[START OF Supplied material]

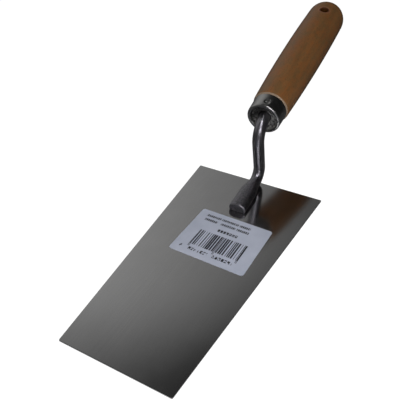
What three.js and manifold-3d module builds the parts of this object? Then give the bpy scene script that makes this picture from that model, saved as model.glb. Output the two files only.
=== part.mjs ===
// A plastering trowel: a flat steel blade, a bent rod neck whose foot is spot-welded to the
// blade, a pressed steel ferrule and a turned beech handle driven onto the rod's tang.
//
// Millimetres. +X runs from the heel of the blade to its toe, +Z is up on the handle's side,
// and the origin is the middle of the blade's underside. Every piece is drawn with x measured
// from the heel edge, and the whole trowel is then moved back by half the blade's length.

import * as THREE from 'three';
import { mergeVertices } from 'three/addons/utils/BufferGeometryUtils.js';
import Module from 'manifold-3d';

// ---- driving dimensions -------------------------------------------------------------------

const bladeLength = 180;
const heelWidth = 98;
const toeWidth = 67;
const bladeThickness = 1;
const bladeCornerRadius = 0.8;

const rodDiameter = 8.4;
const upperBendRadius = 14.5;
const lowerBendRadius = 8.2;
const upperBendAhead = 9.4; // corner of the upper bend, ahead of the ferrule on the handle's axis
const lowerBendBehind = 2.8; // corner of the lower bend, behind the heel edge
const lowerBendHeight = 4; // the same corner, above the blade

const footReach = 41; // front of the foot, from the heel edge
const footWidth = 12.2;
const footHeight = 5.8; // at its front end
const footAxisHeight = 2.2; // height of the foot's axis above the blade at its front end
const footFlattening = 13; // length over which the round rod turns into the flat foot
const footSquareness = 0.75; // superellipse power of the foot's section; 1 is an ellipse
const footEdgeRadius = 0.8;
const footSkew = 1.4; // sideways swing of the foot's front end
const weldGap = 0.3; // the foot stands this far off the blade, on its weld nuggets
const weldDiameter = 4;
const weldPlaces = { weld_nugget_rear: 16, weld_nugget_front: 32 }; // from the heel edge

const handleTilt = THREE.MathUtils.degToRad(15); // the butt is higher than the ferrule
const gripTurn = THREE.MathUtils.degToRad(-6.5); // of handle and ferrule about their axis
const ferruleRim = { x: 1, height: 52.3 }; // middle of the ferrule's front rim, above the blade

const ferruleLength = 12.1;
const ferruleFrontRadius = 12;
const ferruleBackRadius = 12.3;
const ferruleWall = 0.9;
const ferruleRimRadius = 1.3;
const dishDepth = 2.6; // how far the ferrule's front is pressed in around the rod
const dishSlope = 0.5; // further fall of the dish from its edge to the rod's hole
const dishFillet = 1;
const punchRadius = 3.8; // the ball punch whose dimple stakes the ferrule to the wood
const dimpleDepth = 0.85;
const dimpleAt = 4.7; // from the rim

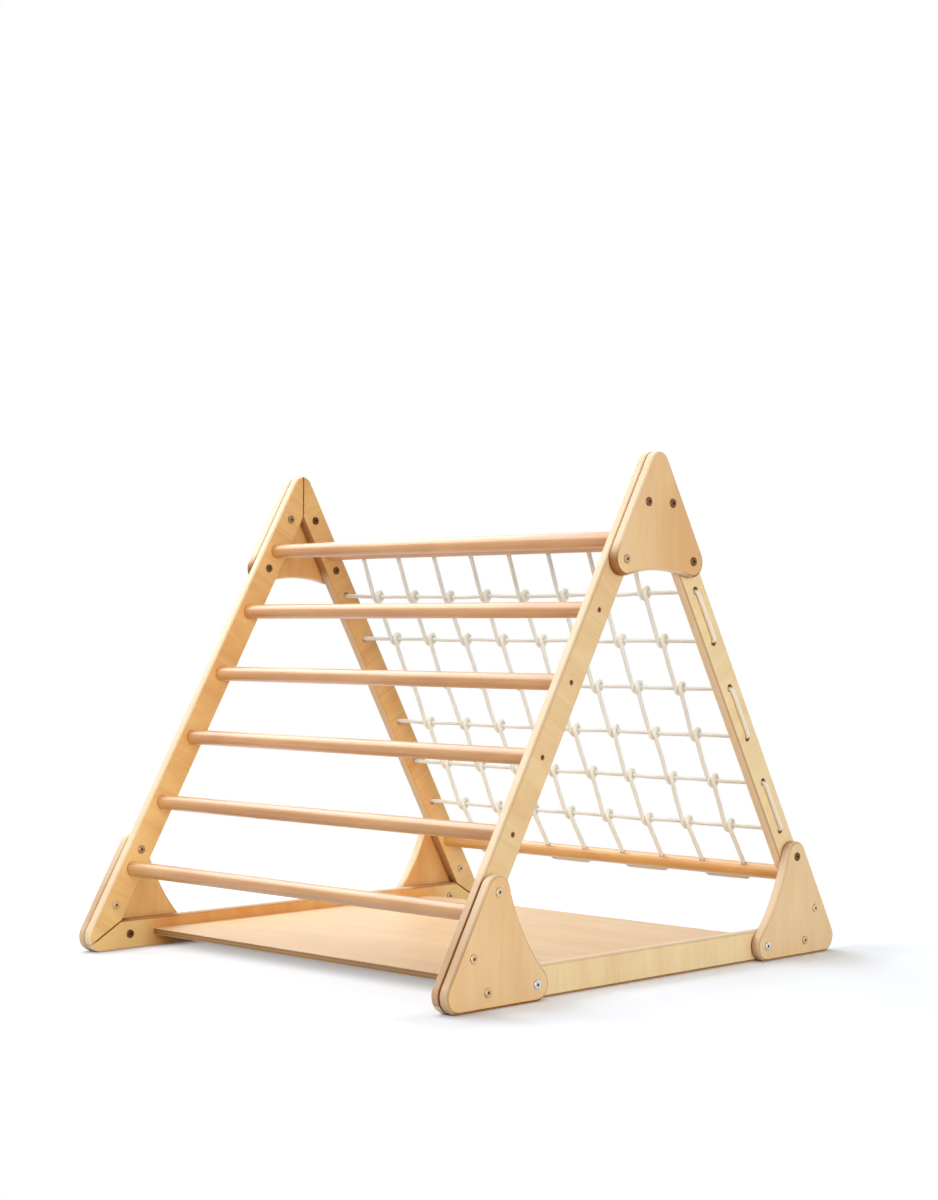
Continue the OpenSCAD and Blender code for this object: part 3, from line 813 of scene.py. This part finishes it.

[END OF Supplied material]

* To be done
From the listing above, extract all records word for word.

* Task output
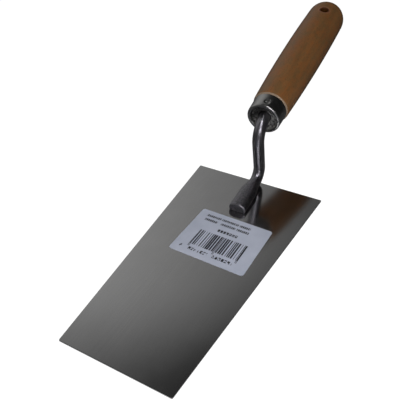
What three.js and manifold-3d module builds the parts of this object? Then give the bpy scene script that makes this picture from that model, saved as model.glb. Output the two files only.
=== part.mjs ===
// A plastering trowel: a flat steel blade, a bent rod neck whose foot is spot-welded to the
// blade, a pressed steel ferrule and a turned beech handle driven onto the rod's tang.
//
// Millimetres. +X runs from the heel of the blade to its toe, +Z is up on the handle's side,
// and the origin is the middle of the blade's underside. Every piece is drawn with x measured
// from the heel edge, and the whole trowel is then moved back by half the blade's length.

import * as THREE from 'three';
import { mergeVertices } from 'three/addons/utils/BufferGeometryUtils.js';
import Module from 'manifold-3d';

// ---- driving dimensions -------------------------------------------------------------------

const bladeLength = 180;
const heelWidth = 98;
const toeWidth = 67;
const bladeThickness = 1;
const bladeCornerRadius = 0.8;

const rodDiameter = 8.4;
const upperBendRadius = 14.5;
const lowerBendRadius = 8.2;
const upperBendAhead = 9.4; // corner of the upper bend, ahead of the ferrule on the handle's axis
const lowerBendBehind = 2.8; // corner of the lower bend, behind the heel edge
const lowerBendHeight = 4; // the same corner, above the blade

const footReach = 41; // front of the foot, from the heel edge
const footWidth = 12.2;
const footHeight = 5.8; // at its front end
const footAxisHeight = 2.2; // height of the foot's axis above the blade at its front end
const footFlattening = 13; // length over which the round rod turns into the flat foot
const footSquareness = 0.75; // superellipse power of the foot's section; 1 is an ellipse
const footEdgeRadius = 0.8;
const footSkew = 1.4; // sideways swing of the foot's front end
const weldGap = 0.3; // the foot stands this far off the blade, on its weld nuggets
const weldDiameter = 4;
const weldPlaces = { weld_nugget_rear: 16, weld_nugget_front: 32 }; // from the heel edge

const handleTilt = THREE.MathUtils.degToRad(15); // the butt is higher than the ferrule
const gripTurn = THREE.MathUtils.degToRad(-6.5); // of handle and ferrule about their axis
const ferruleRim = { x: 1, height: 52.3 }; // middle of the ferrule's front rim, above the blade

const ferruleLength = 12.1;
const ferruleFrontRadius = 12;
const ferruleBackRadius = 12.3;
const ferruleWall = 0.9;
const ferruleRimRadius = 1.3;
const dishDepth = 2.6; // how far the ferrule's front is pressed in around the rod
const dishSlope = 0.5; // further fall of the dish from its edge to the rod's hole
const dishFillet = 1;
const punchRadius = 3.8; // the ball punch whose dimple stakes the ferrule to the wood
const dimpleDepth = 0.85;
const dimpleAt = 4.7; // from the rim

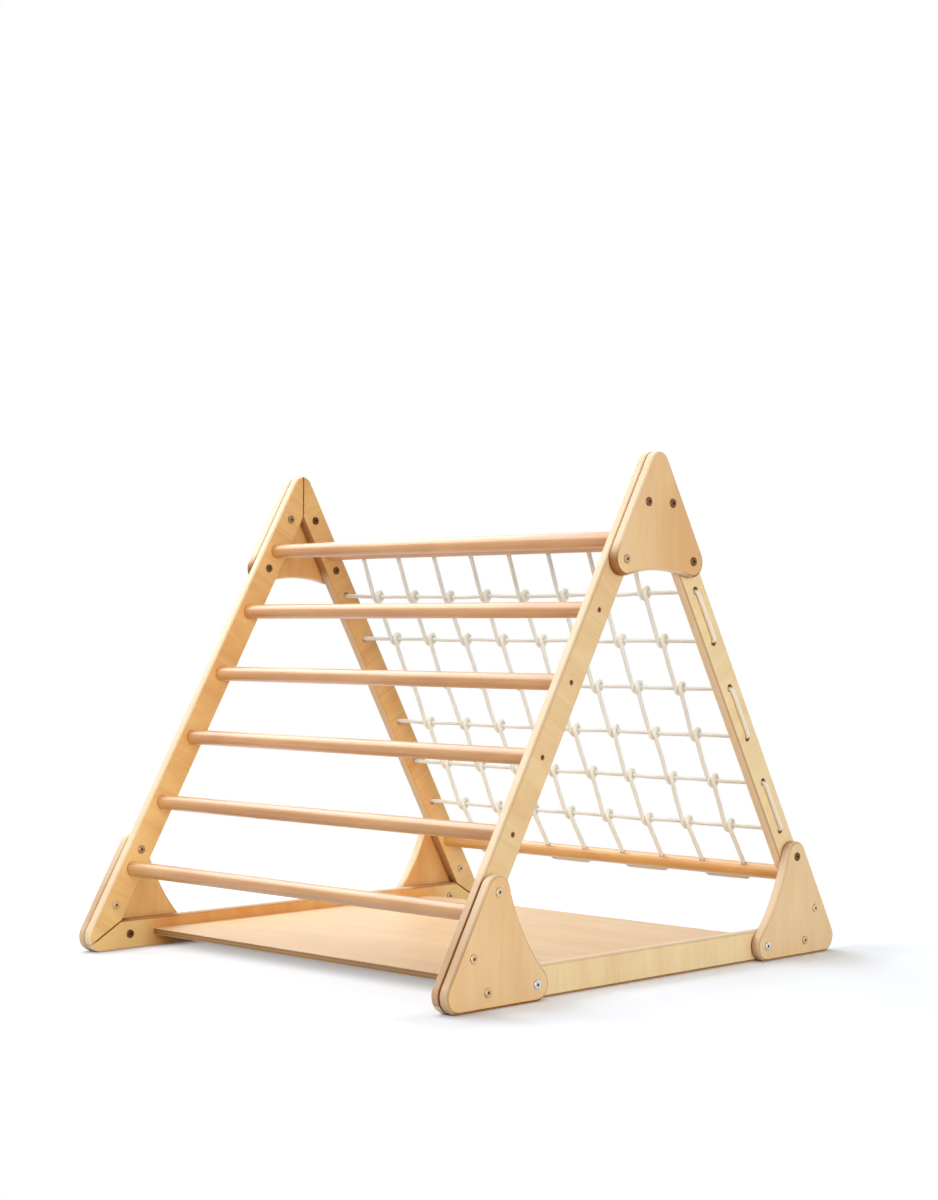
Continue the OpenSCAD and Blender code for this object: part 3, from line 813 of scene.py. This part finishes it.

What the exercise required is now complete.